It was the sneer that did it. The condescending tone of Arlene Foster’s voice invoked even more rage than the imperious content of her speech. “That’s not how I do business” or “If you feed the crocodile, it will keep coming back for more” could be caustic in any mouth but, couched in Arlene’s sneer, it aroused thousands of nationalists and republicans out of their passivity to show her and her DUP party that the days of being spoken down to were past.
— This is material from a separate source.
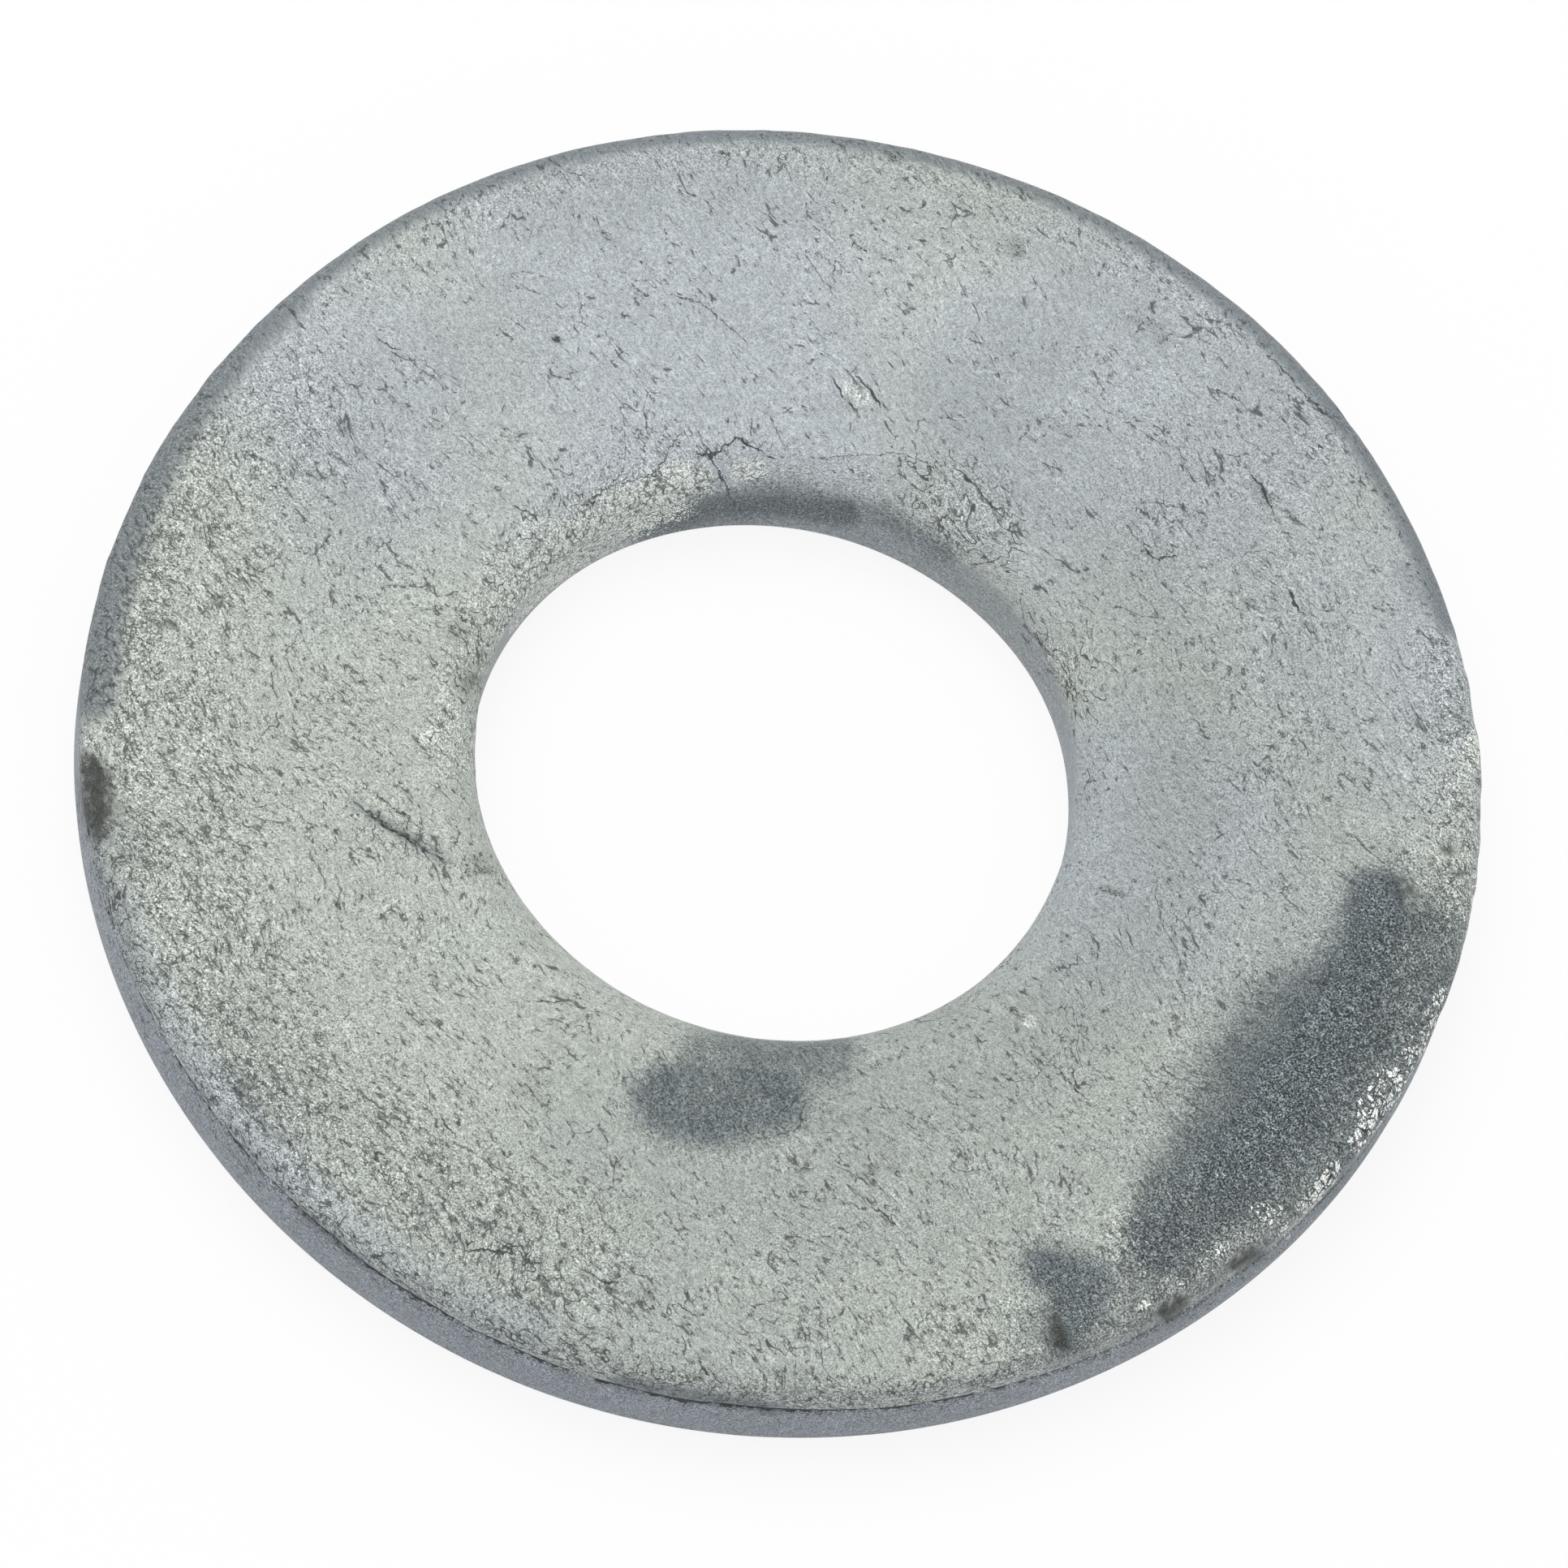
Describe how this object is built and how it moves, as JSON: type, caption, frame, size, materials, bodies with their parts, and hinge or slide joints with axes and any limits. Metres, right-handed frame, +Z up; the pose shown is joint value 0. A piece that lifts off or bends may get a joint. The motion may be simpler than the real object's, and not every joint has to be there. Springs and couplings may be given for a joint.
{
  "type": "galvanised steel flat washer",
  "caption": "Wide flat washer punched from steel plate, its upper edges rolled over at bore and rim, with a rough, stained hot-dip zinc coat; spreads a bolt's load.",
  "frame": {"origin": "on the axis of the rim, in the plane of the lower bearing face", "axes": "+Z up the washer's axis, from the lower face to the upper, rolled face; X and Y lie in the face, and the pictured chip in the rim lies 200 degrees round from +X"},
  "size_m": [0.0256, 0.0256, 0.0022],
  "materials": {
    "zinc_coat": "matt hot-dip zinc, pale green-grey with darker blue-grey alloy stains, crazed and lumpy, on punched steel"
  },
  "bodies": {
    "root": {"flat_washer": "zinc_coat"}
  },
  "joints": []
}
The power of that sneer enticed tens of thousands to the ballot box, many who had initially decided not to vote and many who hadn’t voted in years. It also aroused the ant-like efficiency of the Sinn Féin electoral machine. At the last election only 10 months previously, that machine had settled into an average electoral pace. This time it was back to full momentum, knocking on every door, personalising every correspondence, transporting the electorate to the polling stations.
The outcome of this election is momentous. Sinn Féin was the winner and the SDLP held its own. The DUP got its vote out, but not enough to keep significantly ahead of Sinn Féin, and the UUP lost its leader. The result is momentous, not just because of the distribution of the seats, but because in the minds of its own people, unionism has lost its majority. The dreaded day of the reversal of majority and minority status has come or is near at hand.
Return to civility
It is not so many years since the DUP was asserting that it would never go into power with Sinn Féin/IRA. But even before the votes were counted last Friday, Arlene was calling for a return to civility and for her party and Sinn Féin to re-establish the institutions. By late Friday night and early Saturday, the rustle of the men in grey suits who come to the door to reveal that one’s political life is at an end could be heard in DUP corridors.
A former member of her party was predicting that Arlene would be gone by the beginning of this week. That was too extreme, but the demand for her to stand aside for a period, which was anathema a few weeks ago, is now being hinted at from within the DUP to get the institutions up and running. How long she survives is in the hands of the gods and the grey-suited men.
The result is a massive boost to Sinn Féin. It comes as Brexit negotiations begins, and it gives the party options and alternatives that it could only have dreamt of. For the coming years, politics in the North will only be a side show. All the substantial politics close to the heart of Sinn Féin are now subsumed into the constitutional issues that will form part of the Brexit discussions.
Theresa May and her government might wish away the constitutional issues of Ireland and Scotland, but the Irish and Scottish governments can't allow that to happen. Sinn Féin will no longer be "ourselves alone", teasing out the unacceptability of a Border on this island. It will go into talks with the DUP insisting on a change of tone and attitude from its former partner and a speeding up of delivery of matters it claims have already been settled in former agreements. But the republicans can now withdraw from the talks at any time with an attitude that no assembly or no executive is no skin off their nose.
Middle ground holds
The SDLP did well to increase its vote and become the third largest party. Still, the warning is there once again: When passions are aroused and the issue of British/Irish identity comes into the frame, the middle ground has to work even harder to hold its own.
In trying to address this dilemma years ago, the SDLP and Fianna Fáil explored the viability of a merger or partnership that would provide both of them with an all-Ireland presence – just like Sinn Féin. Those talks ran into the sand, but Fianna Fáil is intent on establishing a presence in the North by 2019.
A famous theologian used to say that the Catholic Church would always get there, but always a bit breathless and a bit late. At the speed of change in British/Irish politics, 2019 is out of breath and well past its sell-by date. This result may encourage both sides to reopen discussions.
Sometime in the near future, it will dawn on the political world: the archipelago that is the British and Irish islands requires a reassessment and a resettlement of its various political identities. It will be a much-needed effort to imagine and agree constitutional definitions and political institutions that can provide for the diversity of all the identities. It will demand the participation of the two governments, the devolved institutions and the European Union, either as participant or facilitator.
Denis Bradley is a journalist and former vice-chairman of the police board for the Police Service of Northern Ireland.